Frequently Asked Questions

What is the average credit card interest rate in India?

Most Indian credit cards charge 3.0%–3.5% per month on revolving balances, which translates to 36%–42% per annum. Some premium cards charge slightly less (2.5%), while store cards can charge up to 3.75%. This interest applies from the date of each transaction if you don't pay the full statement balance by the due date.

Is it bad to pay only the minimum due on my credit card?

Paying only the minimum due (typically 5% of outstanding) avoids a late payment fee but triggers full revolving interest on the entire unpaid balance. A ₹1,00,000 balance paid at minimum due only takes 5+ years to clear and costs over ₹1,60,000 in interest — you pay 2.6× the original amount. Always pay as much above the minimum as possible.

How can I convert my credit card balance to EMI?

Most banks allow balance-to-EMI conversion through the mobile app or a customer service call. Interest rates for conversion are typically 12%–18% — significantly lower than the 36%–42% revolving rate. Processing fees range from 1%–2% of the conversion amount. This is almost always worth doing.

Should I take a personal loan to pay off credit card debt?

If your personal loan rate (10%–16%) is lower than your credit card rate (36%–42%), the math strongly supports this. You'll save 20%–30% in annual interest. The key risk: you must not run up the card balance again after clearing it.

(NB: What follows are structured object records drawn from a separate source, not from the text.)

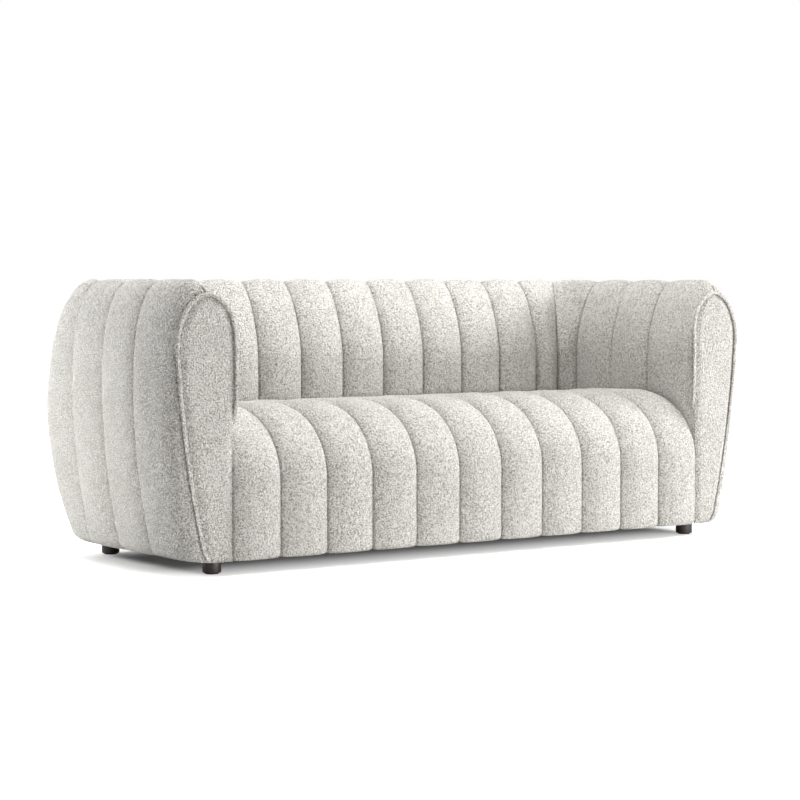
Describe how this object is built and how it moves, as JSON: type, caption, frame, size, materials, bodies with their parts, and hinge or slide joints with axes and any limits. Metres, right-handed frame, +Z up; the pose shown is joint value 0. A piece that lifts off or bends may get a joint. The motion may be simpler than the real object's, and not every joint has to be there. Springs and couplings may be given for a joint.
{
  "type": "tuxedo sofa",
  "caption": "Low upholstered sofa with arms and back of one height, covered in vertical puffed channels, on short round feet.",
  "frame": {"origin": "on the floor under the middle of the sofa", "axes": "+X to the sitter's left hand, along the sofa; -Y out of the front; +Z up"},
  "size_m": [1.976, 0.795, 0.762],
  "materials": {
    "boucle_cover": "ivory looped boucle, quilted in channels over fill",
    "boucle_welt": "ivory boucle over cord",
    "foam": "upholstery foam",
    "lining_cloth": "nonwoven cloth",
    "webbing": "woven elastic webbing",
    "spring_steel": "drawn spring wire",
    "zinc_fixings": "zinc plated",
    "beech_dowel": "turned, bare",
    "foot_stain": "dark brown stain, satin lacquer",
    "glide": "moulded",
    "hardboard": "pressed fibre",
    "plywood": "cut plywood, bare",
    "frame_timber": "planed softwood, bare"
  },
  "bodies": {
    "root": {"seat_panel": "boucle_cover", "back_cover": "boucle_cover", "left_arm_cover": "boucle_cover", "right_arm_cover": "boucle_cover", "left_corner_gusset": "boucle_cover", "right_corner_gusset": "boucle_cover", "left_front_panel": "boucle_cover", "right_front_panel": "boucle_cover", "left_front_welt": "boucle_welt", "right_front_welt": "boucle_welt", "seat_foam_core": "foam", "deck_cloth": "lining_cloth", "seat_springs": "spring_steel", "spring_clips": "spring_steel", "spring_ties": "spring_steel", "front_rail": "frame_timber", "rear_seat_board": "frame_timber", "left_side_board": "frame_timber", "right_side_board": "frame_timber", "left_bearer": "frame_timber", "right_bearer": "frame_timber", "rear_bearer": "frame_timber", "centre_stretchers": "frame_timber", "rear_spring_rail": "frame_timber", "corner_blocks": "frame_timber", "corner_screws": "zinc_fixings", "rail_dowels": "beech_dowel", "left_front_board": "plywood", "right_front_board": "plywood", "left_arm_ribs": "plywood", "right_arm_ribs": "plywood", "left_arm_top_rail": "frame_timber", "right_arm_top_rail": "frame_timber", "left_arm_outer_rail": "frame_timber", "right_arm_outer_rail": "frame_timber", "left_arm_lining": "hardboard", "right_arm_lining": "hardboard", "back_ribs": "plywood", "back_top_rail": "frame_timber", "back_outer_rail": "frame_timber", "back_webbing": "webbing", "left_corner_post": "frame_timber", "right_corner_post": "frame_timber", "left_corner_formers": "plywood", "right_corner_formers": "plywood", "dust_cover": "lining_cloth", "front_left_foot": "foot_stain", "front_right_foot": "foot_stain", "rear_left_foot": "foot_stain", "rear_right_foot": "foot_stain", "foot_bolts": "zinc_fixings", "foot_tnuts": "zinc_fixings", "foot_glides": "glide"}
  },
  "joints": []
}
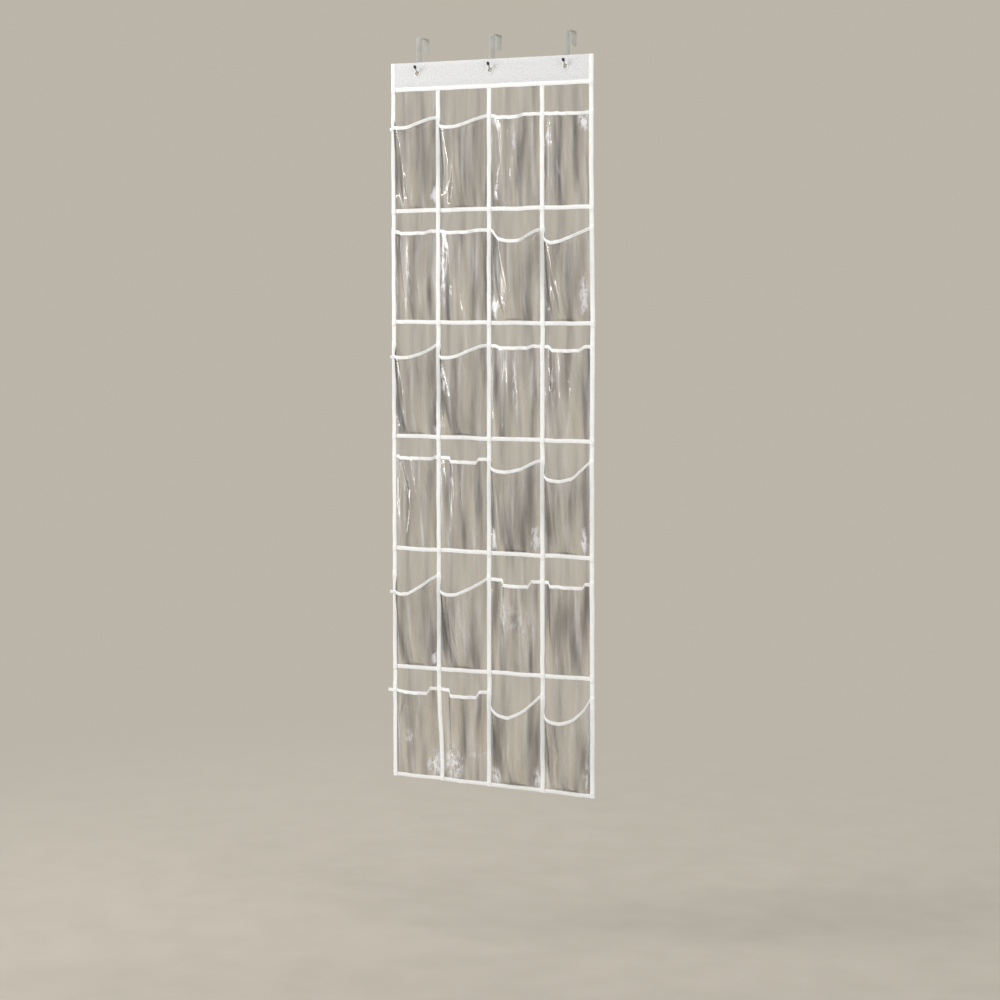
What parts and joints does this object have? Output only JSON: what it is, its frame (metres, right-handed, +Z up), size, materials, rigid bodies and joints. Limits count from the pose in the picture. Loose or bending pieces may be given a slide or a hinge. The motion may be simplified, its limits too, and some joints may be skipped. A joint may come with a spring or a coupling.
{
  "type": "over-the-door shoe organizer",
  "caption": "Hanging over-the-door shoe organizer: clear vinyl pockets in rows, white woven bindings and a fabric header on steel door hooks.",
  "frame": {"origin": "middle of the centre hook's saddle, on the face that rests on the door's top edge", "axes": "+Z up; the pockets face -Y; X across the panel; the door stands around Y = 0, behind the panel"},
  "size_m": [0.49, 0.0816, 1.6672],
  "materials": {
    "hook_steel": "zinc-plated strip",
    "tip_vinyl": "dark dipped vinyl",
    "eyelet_metal": "nickel-plated, rolled",
    "header_fabric": "white non-woven fabric with a fine embossed speckle",
    "header_board": "plain stiffening sheet",
    "white_tape": "white woven binding tape, stitched",
    "clear_vinyl": "clear soft vinyl, glossy and lightly creased"
  },
  "bodies": {
    "hooks": {"door_hook_left": "hook_steel", "door_hook_center": "hook_steel", "door_hook_right": "hook_steel", "hook_tip_caps": "tip_vinyl"},
    "header": {"header_front": "header_fabric", "header_board": "header_board", "header_back": "header_fabric", "header_bindings": "white_tape", "header_seam_tape": "white_tape", "eyelets": "eyelet_metal", "eyelet_washers": "eyelet_metal"},
    "row_1": {"back_sheet_1": "clear_vinyl", "pocket_strip_1": "clear_vinyl", "mouth_binding_1": "white_tape", "divider_tapes_1": "white_tape", "edge_bindings_1": "white_tape", "seam_tape_1": "white_tape"},
    "row_2": {"back_sheet_2": "clear_vinyl", "pocket_strip_2": "clear_vinyl", "mouth_binding_2": "white_tape", "divider_tapes_2": "white_tape", "edge_bindings_2": "white_tape", "seam_tape_2": "white_tape"},
    "row_3": {"back_sheet_3": "clear_vinyl", "pocket_strip_3": "clear_vinyl", "mouth_binding_3": "white_tape", "divider_tapes_3": "white_tape", "edge_bindings_3": "white_tape", "seam_tape_3": "white_tape"},
    "row_4": {"back_sheet_4": "clear_vinyl", "pocket_strip_4": "clear_vinyl", "mouth_binding_4": "white_tape", "divider_tapes_4": "white_tape", "edge_bindings_4": "white_tape", "seam_tape_4": "white_tape"},
    "row_5": {"back_sheet_5": "clear_vinyl", "pocket_strip_5": "clear_vinyl", "mouth_binding_5": "white_tape", "divider_tapes_5": "white_tape", "edge_bindings_5": "white_tape", "seam_tape_5": "white_tape"},
    "row_6": {"back_sheet_6": "clear_vinyl", "pocket_strip_6": "clear_vinyl", "mouth_binding_6": "white_tape", "divider_tapes_6": "white_tape", "edge_bindings_6": "white_tape", "hem_binding": "white_tape"}
  },
  "joints": [
    {"name": "panel_swing", "type": "hinge", "parent": "hooks", "child": "header", "pos_m": [0, -0.0267, -0.0725], "axis": [-1, 0, 0], "range_deg": [0, 18]},
    {"name": "fold_header_row_1", "type": "hinge", "parent": "header", "child": "row_1", "pos_m": [0, -0.02885, -0.118], "axis": [-1, 0, 0], "range_deg": [0, 65]},
    {"name": "fold_row_1_2", "type": "hinge", "parent": "row_1", "child": "row_2", "pos_m": [0, -0.02575, -0.385], "axis": [-1, 0, 0], "range_deg": [-130, 0]},
    {"name": "fold_row_2_3", "type": "hinge", "parent": "row_2", "child": "row_3", "pos_m": [0, -0.02885, -0.636], "axis": [-1, 0, 0], "range_deg": [0, 130]},
    {"name": "fold_row_3_4", "type": "hinge", "parent": "row_3", "child": "row_4", "pos_m": [0, -0.02575, -0.893], "axis": [-1, 0, 0], "range_deg": [-130, 0]},
    {"name": "fold_row_4_5", "type": "hinge", "parent": "row_4", "child": "row_5", "pos_m": [0, -0.02885, -1.147], "axis": [-1, 0, 0], "range_deg": [0, 130]},
    {"name": "fold_row_5_6", "type": "hinge", "parent": "row_5", "child": "row_6", "pos_m": [0, -0.02575, -1.415], "axis": [-1, 0, 0], "range_deg": [-130, 0]}
  ],
  "couplings": [
    {"joint": "fold_row_1_2", "follows": "fold_header_row_1", "ratio": -2},
    {"joint": "fold_row_2_3", "follows": "fold_header_row_1", "ratio": 2},
    {"joint": "fold_row_3_4", "follows": "fold_header_row_1", "ratio": -2},
    {"joint": "fold_row_4_5", "follows": "fold_header_row_1", "ratio": 2},
    {"joint": "fold_row_5_6", "follows": "fold_header_row_1", "ratio": -2}
  ]
}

Cut up the card or freeze it if discipline is a concern.

Does credit card debt affect my CIBIL score differently than loan EMIs?

Yes. Credit card utilization ratio (outstanding ÷ credit limit) is a major CIBIL factor. Utilization above 30% negatively impacts your score even if you pay on time. Loan EMIs don't have this utilization component — paying on time is the main factor. For best scores, keep card utilization below 30% and pay full balances monthly.